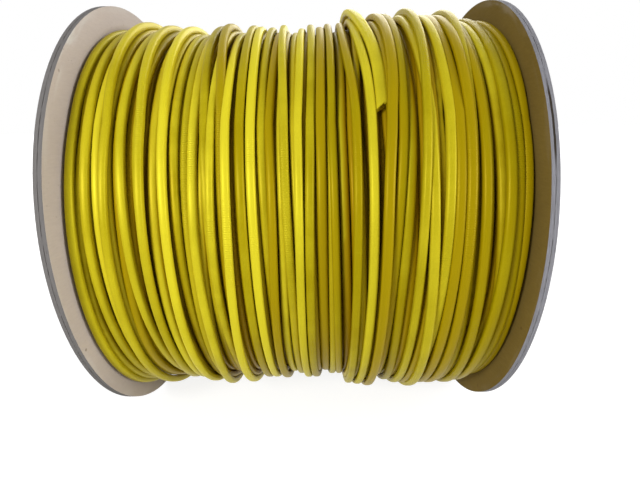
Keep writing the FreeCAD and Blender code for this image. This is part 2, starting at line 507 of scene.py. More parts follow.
@dataclass(frozen=True)
class ZincSteel:
    """Bright zinc on steel, slightly mottled."""

    name: str = "zinc_steel"
    bright: Colour = (0.62, 0.62, 0.60)
    dull: Colour = (0.42, 0.42, 0.42)

    def material(self) -> Material:
        """Builds the plated steel's material.

        Returns:
            The material.
        """
        graph = Graph.of_material(self.name)
        here = graph.vector(*graph.place())
        spangle = graph.noise(here, 0.7, 4.0)
        fine = graph.noise(here, 4.0, 2.0)
        colour = graph.mix(spangle, self.bright, self.dull)
        rough = 0.3 + (spangle - 0.5) * 0.3
        return graph.finish(
            Base_Color=colour,
            Roughness=rough,
            Metallic=1.0,
            Normal=graph.relief(fine * 0.02, graph.soft_edges(0.15)),
        )


@dataclass(frozen=True)
class Copper:
    """The conductor's bare copper, freshly cut."""

    name: str = "bare_copper"
    bright: Colour = (0.80, 0.40, 0.24)
    dull: Colour = (0.52, 0.24, 0.14)

    def material(self) -> Material:
        """Builds the copper's material.

        Returns:
            The material.
        """
        graph = Graph.of_material(self.name)
        here = graph.vector(*graph.place())
        drawn = graph.noise(here, 3.0, 3.0)
        colour = graph.mix(drawn, self.bright, self.dull)
        return graph.finish(
            Base_Color=colour,
            Roughness=0.25 + drawn * 0.2,
            Metallic=1.0,
            Normal=graph.relief(drawn * 0.05),
        )


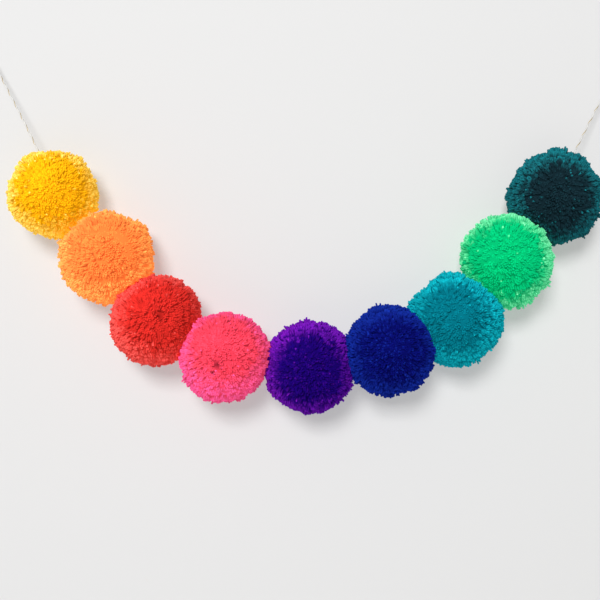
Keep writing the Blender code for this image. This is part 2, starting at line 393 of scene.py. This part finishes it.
def makePompomTree(values):
    sheet, given = newGeometryTree("cutPompom", pompomInputs)
    reach, seed, middle, width = (given[name] for name in ("Reach", "Seed", "Middle", "Ply width"))
    contacts = [(given[f"{which} point"], given[f"{which} side"]) for which in ("Before", "After")]
    back = ((0, values["back"] * millimetre, 0), (0, 1, 0))
    plies, root = values["plies"], values["rootShare"]
    patchStep = 3.7             # from one seed's patch of the noise to the next one's
    offEveryYarn = (0.36, 0.48, 0.80)   # a direction in which no yarn points exactly

    def number(low, high, key, step):
        return numberBetween(sheet, low, high, key, seed + step)

    def noise(place, scale, detail=0.0, output=None):
        inputs = {"Vector": place, "Scale": scale, "Detail": detail}
        return sheet.add("ShaderNodeTexNoise", None, inputs, output)

    def drift(place, scale, detail, size):
        # a vector that changes from place to place, up to about the size each way
        return (noise(place, scale, detail, "Color") - (0.5, 0.5, 0.5)) * (4 * size)

    def nearness(place, centre, size):
        # 1 at the centre of a feature, 0 from its size outwards
        distance = sheet.vectorMaths("LENGTH", place - centre)
        near = sheet.maths("MAXIMUM", 1 - distance / size, 0.0)
        return near * near * (3 - 2 * near)

    # 1 on a patch of the front, where the tips take the darker colour as painted shade, falling to
    # 0 towards the rim, where they take the pale colour as painted rim light
    def paintedFrontShadeShare(towards, uneven):
        near = nearness(towards, given["End on"], given["Painted front shade size"]) * values["endOnEdge"]
        return sheet.maths("MINIMUM", sheet.maths("MAXIMUM", near - uneven, 0.0), 1.0)

    def partedShare(towards):
        # a parting is longer along its line than across it
        off = towards - given["Parting"]
        off = off - given["Parting line"] * sheet.dot(off, given["Parting line"])
        near = nearness(off, (0, 0, 0), given["Parting size"])
        ends = nearness(towards, given["Parting"], given["Parting size"] * values["partingLong"])
        return off, near * ends * given["Parting push"]

    def patchOf(towards):
        clumps = reach / (values["clumpSize"] * millimetre)
        return towards * clumps + sheet.combine(seed * patchStep, 0.0, 0.0)

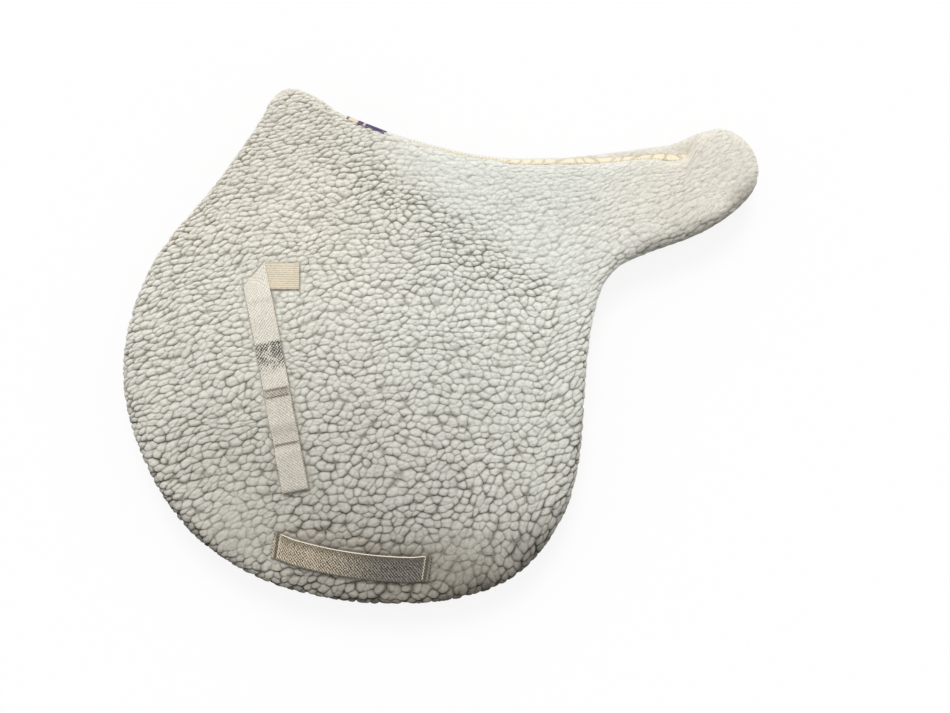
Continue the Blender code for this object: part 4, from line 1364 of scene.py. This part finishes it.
def spine_tape(trim, material):
    """The satin tape over the spine, drawn up into small slanting gathers."""
    middle, sides, ups, half = tape_line()

    def gathers(run, across):
        """Narrow grooves a gather apart, their lean and their place wandering with noises,
        and fine cross ribs."""
        drift = 11 * MM * noise(run / (19 * MM), run * 0, 71)
        lean = run + across * (0.9 - 1.4 * noise(run / (14 * MM), run * 0, 72))
        fold = (0.5 + 0.5 * np.cos(2 * math.pi * (lean + drift) / trim.gather_pitch)) ** 4
        fine = np.cos(2 * math.pi * (run - across * 0.6 + drift * 0.3) / TAPE_RIB_PITCH)
        return -GATHER_DEPTH * fold + TAPE_RIB * fine

    shape = section(half, TAPE_HALF_THICKNESS, 22)
    piece = swept("spine_binding_tape", shape, (middle, sides, ups), material, gathers)
    ride_with_slot(piece, "spine", "tape", "spine_tape")


def spine_threads(material):
    """The two rows of stitches along the tape's edges, one every few of its stations."""
    middle, sides, ups, half = tape_line()
    pitch = TAPE_STITCH
    out = ups[pitch // 2 + 1:-6:pitch][:, None, :].mean(0)
    for name, side in SIDES.items():
        row = middle + sides * side * (half - 0.9 * MM) + ups * 1.0 * MM
        starts, ends = row[2:-pitch:pitch], row[pitch - 1:-3:pitch]
        piece = threads(f"spine_{name}_stitches", starts, ends, 0.3 * MM, 0.4 * MM, out,
                        material)
        ride_with_slot(piece, "spine", "thread", f"spine_{name}_stitch")


def spine_cords(material):
    """The seams that close the fold where the tape stops short of the peaks."""
    for name in ("front", "rear"):
        low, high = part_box(f"spine_{name}_seam")
        plan, out, _ = spine_places(low.x + 2 * MM, high.x - 2 * MM, 120)
        x = plan[:, :1]
        under_pile = smooth((x - 0.2) / 0.01) * smooth((0.256 - x) / 0.015)
        inwards = 1.3 * MM + 12 * MM * under_pile
        middle = np.concatenate([plan - out * inwards, np.full((len(plan), 1), MIDDLE)], 1)
        ups = np.tile([0.0, 0.0, 1.0], (len(plan), 1))
        sides = np.concatenate([out, np.zeros((len(plan), 1))], 1)
        angle = 2 * math.pi * np.arange(12) / 12
        shape = (CORD_RADIUS * np.cos(angle), CORD_RADIUS * np.sin(angle))

        def twist(run, across):
            """The twist of the cord: a cosine that goes round as it runs on."""
            return 0.1 * MM * np.cos(2 * math.pi * (run / CORD_LAY + across / CORD_LAY))

        piece = swept(f"spine_{name}_seam_cord", shape, (middle, sides, ups), material, twist)
        ride_with_slot(piece, "spine", "thread", f"spine_{name}_seam")


def spine_label(label_finish, thread_finish):
    """The label, folded over the tape and up the near fleece's rim, with its thread.

    Its profile is a smooth line through a few places out from the outline and up. The
    thread goes up one side of it, along its upper edge and down the other."""
    low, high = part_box("spine_label")
    plan, out, run = spine_places(low.x, high.x, 80)
    profile = np.array([(1.6, -5), (2.2, 0), (2.2, 4.5), (1.8, 8.5), (0.9, 12), (-0.6, 15),
                        (-2.6, 17.4)]) * MM
    t = np.linspace(0, len(profile) - 1, 60)
    marks = np.arange(len(profile))
    line = np.stack([np.interp(t, marks, profile[:, k]) for k in (0, 1)], 1)
    for _ in range(30):
        line[1:-1] = (line[:-2] + 2 * line[1:-1] + line[2:]) / 4
    centre, normal = plan.mean(0), out.mean(0)
    normal /= np.linalg.norm(normal)
    tangent = np.array([normal[1], -normal[0], 0])
    middle = np.concatenate([centre + normal * line[:, :1], MIDDLE + line[:, 1:]], 1)
    sides = np.tile(tangent, (len(line), 1))
    ups = np.cross(along_path(middle), sides)
    ups *= np.sign(ups @ np.array([*normal, 0.5]))[:, None]
    half = run[-1] / 2
    shape = section(half, 0.22 * MM, 70)

    def ripple(run, across):
        """Soft dents by a noise."""
        return 0.5 * MM * (noise(run / (9 * MM), across / (13 * MM), 301) - 0.5)

    label = swept("woven_label", shape, (middle, sides, ups), label_finish, ripple)
    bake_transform(label)
    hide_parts("spine_label")
    edge = half - 1.5 * MM
    up, over = np.arange(22) / 22, np.arange(30) / 30
    spots = np.concatenate([
        np.stack([0 * up - edge, up], 1), np.stack([-edge + 2 * edge * over, 0 * over + 1], 1),
        np.stack([0 * up + edge, 1 - up], 1),
    ])
    place = 6 + spots[:, 1] * (len(line) - 9)
    base = np.stack([np.interp(place, np.arange(len(line)), middle[:, k]) for k in range(3)], 1)
    lift = np.stack([np.interp(place, np.arange(len(line)), ups[:, k]) for k in range(3)], 1)
    base = base + tangent * spots[:, :1] + lift * 0.3 * MM
    gap = (base[1:] - base[:-1]) * 0.12
    piece = threads("woven_label_stitches", base[:-1] + gap, base[1:] - gap, 0.2 * MM,
                    0.2 * MM, lift.mean(0), thread_finish)
    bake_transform(piece)
    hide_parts("spine_label_stitch")


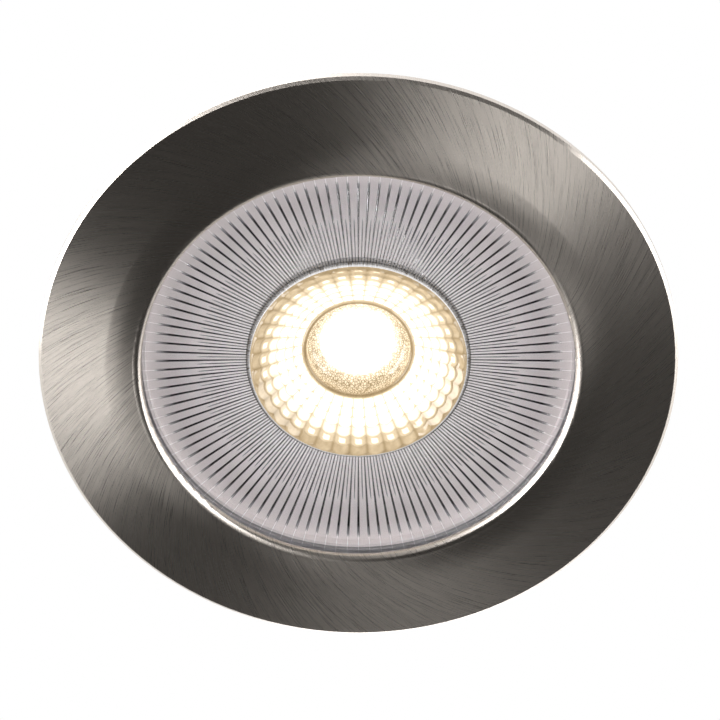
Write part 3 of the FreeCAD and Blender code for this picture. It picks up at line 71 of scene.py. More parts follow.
class Graph:
    """The node tree of one material, with a method for each kind of node that the finishes use."""

    def __init__(self, name: str) -> None:
        """Starts a material that has only its output.

        Args:
            name: name of the material.
        """
        self.material = bpy.data.materials.new(name)
        self.material.use_nodes = True
        self.tree = self.material.node_tree
        self.tree.nodes.clear()
        self.output = self.tree.nodes.new("ShaderNodeOutputMaterial")
        self.shader: bpy.types.Node

    def add(self, kind: str, **settings: object) -> bpy.types.Node:
        """Adds a node.

        Args:
            kind: name of the node's type after "ShaderNode".
            settings: attributes to set on it.

        Returns:
            The node.
        """
        node = self.tree.nodes.new("ShaderNode" + kind)
        for key, value in settings.items():
            setattr(node, key, value)
        return node

    def join(self, source: bpy.types.NodeSocket, target: bpy.types.NodeSocket) -> None:
        """Links one socket to another."""
        self.tree.links.new(source, target)

    def place(self, scale: Point = (1.0, 1.0, 1.0)) -> bpy.types.NodeSocket:
        """Object coordinates about the light's axis.

        Args:
            scale: scale of the pattern along each axis.

        Returns:
            The vector socket.
        """
        coordinates = self.add("TexCoord")
        mapping = self.add("Mapping")
        mapping.inputs["Scale"].default_value = scale
        self.join(coordinates.outputs["Object"], mapping.inputs["Vector"])
        return mapping.outputs["Vector"]

    def noise(self, vector: bpy.types.NodeSocket, scale: float, detail: float = 3.0) -> bpy.types.NodeSocket:
        """Noise between about 0.2 and 0.8.

        Args:
            vector: where the pattern is read.
            scale: patches per metre.
            detail: octaves.

        Returns:
            The value socket.
        """
        node = self.add("TexNoise")
        node.inputs["Scale"].default_value = scale
        node.inputs["Detail"].default_value = detail
        self.join(vector, node.inputs["Vector"])
        return node.outputs["Fac"]

    def remap(
        self, value: bpy.types.NodeSocket, low: float, high: float, start: float = 0.3, end: float = 0.7
    ) -> bpy.types.NodeSocket:
        """Stretches a value to a new range.

        Args:
            value: the value socket.
            low: what start becomes.
            high: what end becomes.
            start: lower end of the old range.
            end: upper end of the old range.

        Returns:
            The value socket.
        """
        node = self.add("MapRange")
        for socket, number in zip(("From Min", "From Max", "To Min", "To Max"), (start, end, low, high)):
            node.inputs[socket].default_value = number
        self.join(value, node.inputs["Value"])
        return node.outputs["Result"]

    def maths(self, operation: str, *operands: object) -> bpy.types.NodeSocket:
        """One sum of numbers or sockets.

        Args:
            operation: name of the Math node's operation.
            operands: numbers or value sockets.

        Returns:
            The value socket.
        """
        node = self.add("Math", operation=operation)
        for socket, operand in zip(node.inputs, operands):
            if isinstance(operand, bpy.types.NodeSocket):
                self.join(operand, socket)
            else:
                socket.default_value = operand
        return node.outputs["Value"]

    def blend(self, factor: bpy.types.NodeSocket, first: Colour, second: Colour) -> bpy.types.NodeSocket:
        """Colour between two, by a factor.

        Args:
            factor: value socket between 0 and 1.
            first: colour at 0.
            second: colour at 1.

        Returns:
            The colour socket.
        """
        # A Mix node has a set of sockets for each kind of data. Those of a colour are found by number.
        node = self.add("Mix", data_type="RGBA")
        node.inputs[6].default_value = (*first, 1.0)
        node.inputs[7].default_value = (*second, 1.0)
        self.join(factor, node.inputs[0])
        return node.outputs[2]

    def mark(self, name: str) -> bpy.types.NodeSocket:
        """The number that a piece's own attribute gives each place."""
        return self.add("Attribute", attribute_name=name).outputs["Fac"]

    def paint(self, factor: bpy.types.NodeSocket, first: Colour, second: Colour) -> None:
        """Varies the surface's colour between two, by a factor."""
        self.join(self.blend(factor, first, second), self.shader.inputs["Base Color"])

    def gloss(self, value: bpy.types.NodeSocket, low: float, high: float) -> None:
        """Varies the surface's roughness between two, by a pattern."""
        self.join(self.remap(value, low, high), self.shader.inputs["Roughness"])

    def bump(self, height: bpy.types.NodeSocket, depth: float) -> None:
        """Bumps the surface.

        Args:
            height: value socket between 0 and 1.
            depth: height of the bumps in metres.
        """
        node = self.add("Bump")
        node.inputs["Distance"].default_value = depth
        self.join(height, node.inputs["Height"])
        self.join(node.outputs["Normal"], self.shader.inputs["Normal"])

    def surface(self, **constants: object) -> bpy.types.Node:
        """Adds the surface shader and sets what is the same all over.

        Args:
            constants: value of each socket, its name in small letters with underscores.

        Returns:
            The shader node.
        """
        self.shader = self.add("BsdfPrincipled")
        for key, value in constants.items():
            socket = self.shader.inputs[key.replace("_", " ").title().replace("Ior", "IOR")]
            socket.default_value = (*value, 1.0) if isinstance(value, tuple) else value
        self.join(self.shader.outputs["BSDF"], self.output.inputs["Surface"])
        return self.shader


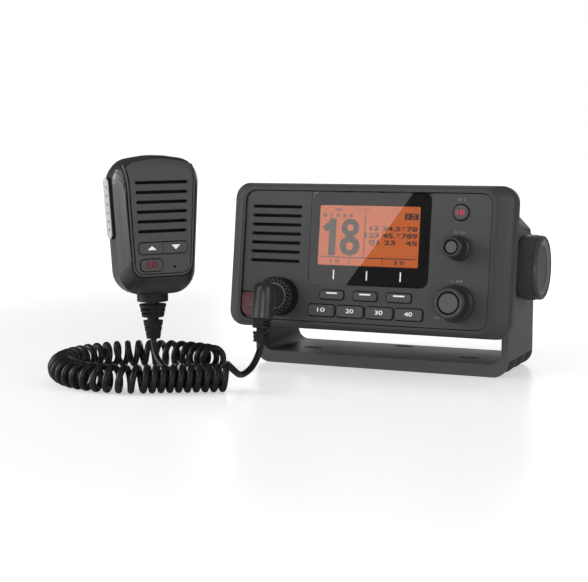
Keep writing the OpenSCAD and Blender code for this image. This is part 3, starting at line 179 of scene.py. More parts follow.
def cord_route():
    """Centre line in millimetres: the handset's lead, the curls and the plug's lead."""
    down = Vector((0, 0, -1))
    mic_exit = spot(MIC, 0, MIC_MIDDLE_Y, MIC_EXIT_Z) / MM
    plug_exit = spot(RADIO, PLUG_X, PLUG_Y, PLUG_EXIT_Z) / MM
    start_way, end_way = coil_way(0), coil_way(CURLS)
    coil = [coil_point(i / CURL_STEPS) for i in range(int(CURLS * CURL_STEPS) + 1)]
    mic_lead = lead_points(mic_exit, MIC.to_3x3() @ down, MIC_PATH,
                           coil_point(0) - CORD_D * start_way, start_way)
    plug_lead = lead_points(plug_exit, RADIO.to_3x3() @ down, PLUG_PATH,
                            coil_point(CURLS) + CORD_D * end_way, -end_way)
    return mic_lead + coil + plug_lead[::-1]


def make_cord():
    """One tube along the whole route; its end at the plug is placed at the radio's plug."""
    route = [p * MM for p in cord_route()]
    curve = D.curves.new("curly_cord_curve", "CURVE")
    curve.dimensions = "3D"
    curve.bevel_depth = CORD_D / 2 * MM
    curve.bevel_resolution = 4
    curve.use_fill_caps = True
    spline = curve.splines.new("POLY")
    spline.points.add(len(route) - 1)
    for p, q in zip(spline.points, route):
        p.co = (*q, 1)
    cord = D.objects.new("handset_cord", curve)
    SCENE.collection.objects.link(cord)
    cord = to_mesh(cord)
    smooth(cord)
    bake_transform(cord)
    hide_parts("cord_lead_mic", "curly_cord", "cord_lead_plug")
    return cord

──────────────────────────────

DIRECTIONS FOR THIS TASK:
Search the lines above for the string "finishes", then show every one that has it.

SOLUTION:
Keep writing the Blender code for this image. This is part 2, starting at line 393 of scene.py. This part finishes it.
Continue the Blender code for this object: part 4, from line 1364 of scene.py. This part finishes it.
    """The node tree of one material, with a method for each kind of node that the finishes use."""